A gestão do presidente da Funai, morto em acidente aéreo.
Quando Sulivan Silvestre de Oliveira assumiu a presidência da Funai, em agosto de 1997, a ampla sala reservada ao ocupante do cargo era periodicamente invadida por índios pintados para a guerra, descontentes com o declínio das ações assistencialistas do órgão. O penúltimo presidente, Márcio Santilli, saíra por causa das pressões da “máfia da Funai”. O antecessor de Sulivan, Júlio Gaiger, durara um ano. A presidência da Funai era considerada o pior cargo do governo federal. O órgão era símbolo do Estado falido e corrupto.
No último ano e meio, essa imagem vinha sendo mudada lentamente, enquanto Sulivan batia os recordes de permanência do cargo e de inviolabilidade de sua sala. Sulivan introduziu uma nova mentalidade na Funai. Ao contrário dos presidentes anteriores, não tinha experiência na área indigenista.
Trazido por Íris Rezende, recém-empossado ministro da Justiça, Sulivan imprimiu um ritmo pragmático à sua gestão. Procurador de Justiça de Goiás, ele usou seu conhecimento jurídico para comandar uma espécie de mutirão legal, destravando, com sua equipe de advogados, centenas de processos de regularização de terras indígenas.
Até 1995, havia cerca de 30 milhões de hectares registrados como posse definitiva dos índios. Desde o início do primeiro mandato de Fernando Henrique Cardoso, outros 28,4 millhões de hectares foram registrados.
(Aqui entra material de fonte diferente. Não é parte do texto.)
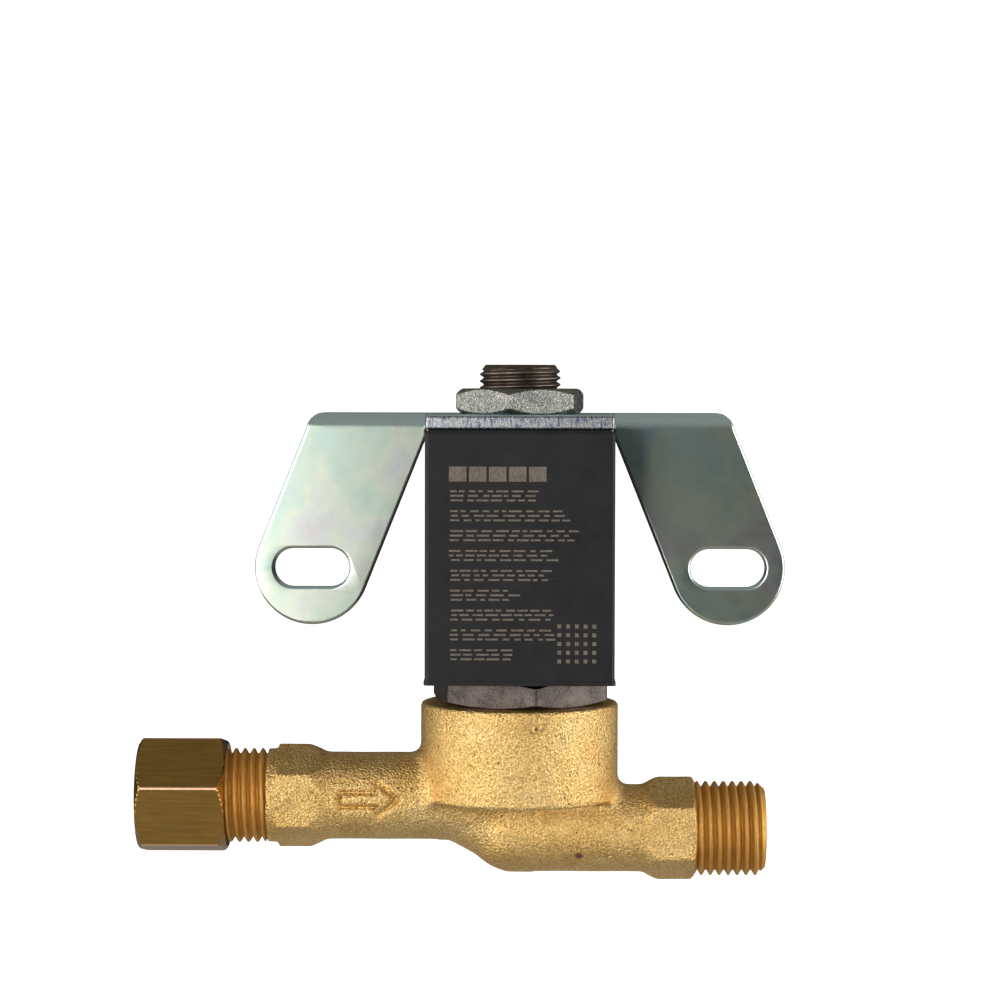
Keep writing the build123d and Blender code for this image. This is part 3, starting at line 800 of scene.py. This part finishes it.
def coil_plastic():
    """Moulded thermoset: near black, satin, with fine rubs and a mottled skin."""
    paint = Paint("coil_plastic", (0.020, 0.020, 0.021), 0.0, 0.5, 0.25)
    cloud = paint.noise(0.35, 4.0, 0.6)
    tone = paint.ramp(cloud, [(0.3, (0.013, 0.013, 0.014)), (0.7, (0.022, 0.022, 0.023))])
    scratch = paint.noise(1.6, 3.0, 0.7, paint.stretched((0.25, 1.0, 3.2)), distortion=0.4)
    rub = paint.band(scratch, 0.66, 0.74)
    paint.color(paint.mix(paint.math("MULTIPLY", rub, 0.30), tone, (0.08, 0.08, 0.085)))
    paint.rough(paint.ramp(cloud, [(0.3, 0.46), (0.7, 0.60)]))
    paint.bump(paint.noise(5.0, 3.0, 0.6), 0.012)
    paint.bump(paint.noise(0.8, 3.0, 0.5), 0.02)
    return paint.material


def laser_mark():
    """Dull grey-brown of burnt plastic."""
    paint = Paint("laser_mark", (0.22, 0.185, 0.155), 0.0, 0.8, 0.2)
    burn = paint.noise(3.5, 3.0, 0.7)
    paint.color(paint.ramp(burn, [(0.3, (0.13, 0.108, 0.088)), (0.7, (0.26, 0.22, 0.18))]))
    return paint.material


def rubber():
    """Black seal rubber."""
    paint = Paint("seal_rubber", (0.02, 0.02, 0.02), 0.0, 0.6, 0.35)
    cloud = paint.noise(1.5, 3.0)
    paint.color(paint.ramp(cloud, [(0.3, (0.012, 0.012, 0.012)), (0.7, (0.03, 0.03, 0.03))]))
    paint.bump(cloud, 0.01)
    return paint.material


def moulded(name, color, rough):
    """Plain plastic with a faint cloud."""
    paint = Paint(name, color, 0.0, rough)
    cloud = paint.noise(1.0, 3.0)
    darker = tuple(channel * 0.8 for channel in color)
    paint.color(paint.ramp(cloud, [(0.3, darker), (0.7, color)]))
    paint.bump(paint.noise(4.0, 2.0), 0.01)
    return paint.material


def wound_copper():
    """Winding: the turns show as fine rings up the stem."""
    paint = Paint("wound_copper", (0.62, 0.27, 0.13), 0.8, 0.3)
    rings = paint.math("SINE", paint.math("MULTIPLY", paint.split()[2], TAU / 0.22))
    paint.color(paint.ramp(paint.math("MULTIPLY_ADD", rings, 0.5),
                           [(0.0, (0.34, 0.12, 0.05)), (1.0, (0.72, 0.34, 0.17))]))
    paint.bump(rings, 0.04)
    return paint.material


def dress(piece, material):
    piece.data.materials.clear()
    piece.data.materials.append(material)


# ---------------------------------------------------------------- the pieces
brass = blasted_brass()
inlet_thread_brass = threaded_brass(INLET_Z)
outlet_thread_brass = threaded_brass(OUTLET_Z)
stud_finish = stud_steel()

forging = build_body()
inlet_thread = build_port("inlet_thread", INLET_THREAD_START, INLET_END_X, INLET_Z, 0.0)
outlet_thread = build_port("outlet_thread", OUTLET_THREAD_START, OUTLET_END_X, OUTLET_Z, 0.35)
for piece, finish in ((forging, brass), (inlet_thread, inlet_thread_brass),
                      (outlet_thread, outlet_thread_brass)):
    dress(piece, finish)
    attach(piece, "valve")
    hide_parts("valve_body")

nut_wall = port_nut_low[0] + PORT_NUT_WALL
port_nut = hex_nut(
    "port_nut", "x", (0, STEM_Y, INLET_Z), port_nut_low[0], port_nut_high[0],
    PORT_NUT_FLAT, math.radians(PORT_NUT_TURN),
    [(port_nut_high[0], 6.05), (port_nut_high[0] - 0.4, THREAD_R + 0.05),
     (nut_wall + 1.4, THREAD_R + 0.05), (nut_wall + 1.0, 4.25), (nut_wall, 3.2),
     (port_nut_low[0] + 0.2, 3.2), (port_nut_low[0], 3.4)], 0.75)
dress(port_nut, drawn_brass())
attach(port_nut, "port_nut")
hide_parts("compression_nut")

flange = hex_nut(
    "flange_hex", "z", (0, STEM_Y, 0), BOSS_TOP, COIL_BOTTOM,
    BASE_HEX_FLAT, math.radians(BASE_HEX_TURN),
    [(COIL_BOTTOM, 4.9), (BOSS_TOP - 5.1, 4.9), (BOSS_TOP - 5.1, 8.0), (BOSS_TOP, 8.0)], 0.6)
dress(flange, plain_metal("flange_steel", (0.035, 0.028, 0.024), (0.17, 0.142, 0.128),
                          (0.36, 0.55), 4.0, 0.07))
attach(flange, "valve")
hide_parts("tube_base_hex")

stem_nut = hex_nut(
    "stem_nut", "z", (0, STEM_Y, 0), PLATE_TOP, NUT_TOP,
    STEM_NUT_FLAT, math.radians(STEM_NUT_TURN),
    [(NUT_TOP, 5.25), (NUT_TOP - 0.4, 4.82), (PLATE_TOP + 0.4, 4.82), (PLATE_TOP, 5.25)], 0.75)
dress(stem_nut, zinc_nut())
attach(stem_nut, "coil_nut")
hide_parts("coil_nut")


def build_stud():
    """Fixed core and its threaded stud."""
    around = 128
    core_face, shoulder, base = 3.45, 12.8, STUD_TOP - 10.2
    core_r, neck_r = 4.3, 4.9
    rows = [(core_face, np.full(around, core_r)), (shoulder, np.full(around, core_r)),
            (shoulder, np.full(around, neck_r)), (base, np.full(around, neck_r))]
    rows += thread_rows(base, STUD_TOP, STUD_R, STUD_PITCH, STUD_DEPTH, around, 0.8, 0.4, 0.2)
    rows += [(STUD_TOP, np.full(around, 2.0)), (STUD_TOP - 0.6, np.full(around, 1.1))]
    return ring_mesh("core_stud", rows, "z", (0, STEM_Y, 0), False, 50)


stud = build_stud()
dress(stud, stud_finish)
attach(stud, "valve")
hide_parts("fixed_core")

bracket = build_bracket()
dress(bracket, passivated_zinc())
bracket.data.materials.append(sheared_edge())
for face in bracket.data.polygons:
    centre = face.center / MM
    if abs(face.normal.y) > 0.6 and centre.y < STEM_Y - 9 and centre.z > COIL_TOP:
        face.material_index = 1
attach(bracket, "bracket")
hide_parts("mounting_bracket")

marking = build_marking()
dress(marking, laser_mark())
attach(marking, "bracket")

carried = {
    "coil_housing": coil_plastic(),
    "coil_bobbin": moulded("bobbin_plastic", (0.74, 0.70, 0.60), 0.45),
    "copper_winding": wound_copper(),
    "winding_tape": moulded("tape_film", (0.72, 0.55, 0.16), 0.25),
    "winding_leads": plain_metal("lead_copper", (0.50, 0.20, 0.09), (0.74, 0.36, 0.19),
                                 (0.25, 0.35)),
    "coil_yoke": plain_metal("yoke_steel", (0.26, 0.26, 0.27), (0.46, 0.46, 0.47), (0.35, 0.5)),
    "guide_tube": plain_metal("stainless", (0.50, 0.49, 0.47), (0.66, 0.65, 0.63), (0.2, 0.3)),
    "shading_ring": plain_metal("ring_copper", (0.55, 0.24, 0.11), (0.78, 0.40, 0.22), (0.25, 0.4)),
    "plunger": plain_metal("plunger_steel", (0.42, 0.41, 0.39), (0.62, 0.61, 0.58), (0.2, 0.34)),
    "plunger_spring": plain_metal("spring_wire", (0.40, 0.39, 0.37), (0.66, 0.65, 0.62),
                                  (0.25, 0.35)),
    "compression_sleeve": plain_metal("sleeve_brass", (0.60, 0.40, 0.15), (0.84, 0.62, 0.29),
                                      (0.22, 0.34)),
    "plunger_seal": rubber(),
    "body_o_ring": rubber(),
}
tinned = plain_metal("tinned_brass", (0.52, 0.50, 0.46), (0.78, 0.76, 0.71), (0.28, 0.42))
for node in ("terminal_left", "terminal_right", "earth_terminal"):
    carried[node] = tinned
for node, material in carried.items():
    dress(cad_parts[node], material)


# ---------------------------------------------------------------- floor, light and camera
def stage_floor():
    """Pale floor that curves up into a backdrop far behind the object."""
    level = cad_box[0].z / MM
    reach, turn, rise = 1400.0, 500.0, 1600.0
    profile = [(-1400.0, level), (reach, level)]
    profile += [(reach + turn * math.sin(a), level + turn * (1 - math.cos(a)))
                for a in (math.radians(9 * i) for i in range(1, 11))]
    profile += [(reach + turn, level + rise)]
    half_width = 2400.0
    points, faces = [], []
    for y, z in profile:
        points += [(-half_width, y, z), (half_width, y, z)]
    for i in range(len(profile) - 1):
        faces.append((2 * i, 2 * i + 1, 2 * i + 3, 2 * i + 2))
    floor = make_mesh("floor", points, faces)
    paint = Paint("pale_floor", (0.86, 0.86, 0.86), 0.0, 0.9, 0.1)
    paint.shader.inputs["Emission Color"].default_value = (1, 1, 1, 1)
    paint.shader.inputs["Emission Strength"].default_value = 1.0
    dress(floor, paint.material)
    floor.visible_glossy = False
    floor.visible_diffuse = False


def soft_light(name, place, aim, size, power, color=(1, 1, 1)):
    """Rectangular lamp at a place, mm, turned towards another; size in metres, power in watts."""
    lamp = bpy.data.lights.new(name, "AREA")
    lamp.shape = "RECTANGLE"
    lamp.size, lamp.size_y = size
    lamp.energy = power
    lamp.color = color
    holder = bpy.data.objects.new(name, lamp)
    holder.location = Vector(place) * MM
    holder.rotation_euler = (Vector(aim) - Vector(place)).to_track_quat("-Z", "Y").to_euler()
    bpy.context.scene.collection.objects.link(holder)


stage_floor()
aim = (-6, STEM_Y, -6)
soft_light("front_left", (-235, -405, 5), aim, (0.34, 0.34), 1.7, (1.0, 0.99, 0.98))
soft_light("front_right", (400, -205, 5), aim, (0.20, 0.34), 1.05, (1.0, 0.99, 0.98))
soft_light("left", (-420, -60, 0), aim, (0.26, 0.40), 1.0)
soft_light("right", (430, 20, 10), aim, (0.24, 0.40), 0.8)


def studio_world():
    """Surroundings that the metal mirrors: pale below, dark at eye level, grey above."""
    world = bpy.data.worlds.new("studio")
    world.use_nodes = True
    tree = world.node_tree
    direction = tree.nodes.new("ShaderNodeTexCoord")
    height = tree.nodes.new("ShaderNodeSeparateXYZ")
    share = tree.nodes.new("ShaderNodeMapRange")
    glow = tree.nodes.new("ShaderNodeValToRGB")
    share.inputs["From Min"].default_value = -1.0
    stops = [(0.25, (0.43, 0.42, 0.405)), (0.47, (0.030, 0.036, 0.036)),
             (0.56, (0.030, 0.036, 0.036)), (0.78, (0.25, 0.238, 0.22))]
    elements = glow.color_ramp.elements
    elements.new(0.47)
    elements.new(0.56)
    for element, (position, shade) in zip(elements, stops):
        element.position = position
        element.color = (*shade, 1)
    tree.links.new(direction.outputs["Generated"], height.inputs[0])
    tree.links.new(height.outputs[2], share.inputs["Value"])
    tree.links.new(share.outputs["Result"], glow.inputs[0])
    tree.links.new(glow.outputs["Color"], tree.nodes["Background"].inputs[0])
    tree.nodes["Background"].inputs[1].default_value = 1.0
    bpy.context.scene.world = world


studio_world()
bpy.context.scene.view_settings.view_transform = "Standard"


def add_camera():
    """Eye level with the stud's top, 350 mm in front of the stem, aimed a little down and left."""
    distance, eye_z = 350.0, 23.3
    pitch, yaw, roll = math.radians(2.43250), math.radians(0.38634), math.radians(0.12)
    data = bpy.data.cameras.new("camera")
    data.sensor_width = 36.0
    data.lens = 106.776
    data.clip_start = 0.01
    data.clip_end = 20.0
    camera = bpy.data.objects.new("camera", data)
    camera.location = Vector((0, STEM_Y - distance, eye_z)) * MM
    turn = Euler((math.pi / 2 - pitch, 0, yaw), "XYZ").to_matrix()
    turn = turn @ Euler((0, 0, roll), "XYZ").to_matrix()
    camera.rotation_euler = turn.to_euler()
    bpy.context.scene.collection.objects.link(camera)
    bpy.context.scene.camera = camera


add_camera()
Desses, 23 milhões na gestão de Sulivan. Somadas todas as terras, nos diversos estágios de regularização, 11% do território nacional está sendo reservado para os 330 mil índios – de 215 etnias – do País.
Sulivan tinha, porém, consciência de que dar terras para os índios não resolve o problema deles – além de criar problemas para os não índios expulsos, embora isso não seja preocupação para um presidente da Funai. “O desafio, agora, é tornar essas terras produtivas”, disse Sulivan, em entrevista ao Estado, em julho.
Demolindo tabus, o presidente da Funai propunha a exploração ecologicamente sustentável da agricultura, da madeira e até da mineração nas terras dos índios aculturados. Para os índios isolados, defendia a política das frentes de contato, pontificando: “Se a Funai não chegar, outros chegarão antes.”
Essas teses provocaram alvoroço em indigenistas, alguns ocupantes de cargos de diretoria na Funai. Contrário ao paternalismo e ao integracionismo, mas, ao mesmo tempo, favorável ao ingresso dos índios aculturados na “sociedade tecnológica”, Sulivan sabia estar botando a mão no vespeiro de “direitos adquiridos”, de interesses longamente nutridos e de convicções arraigadas.
Pressentia, também, estar caminhando na areia movediça dos conceitos polêmicos e contraditórios que envolvem a política do Estado brasileiro para os índios. Mas soube enfrentá-los com inteligência e honestidade intelectual.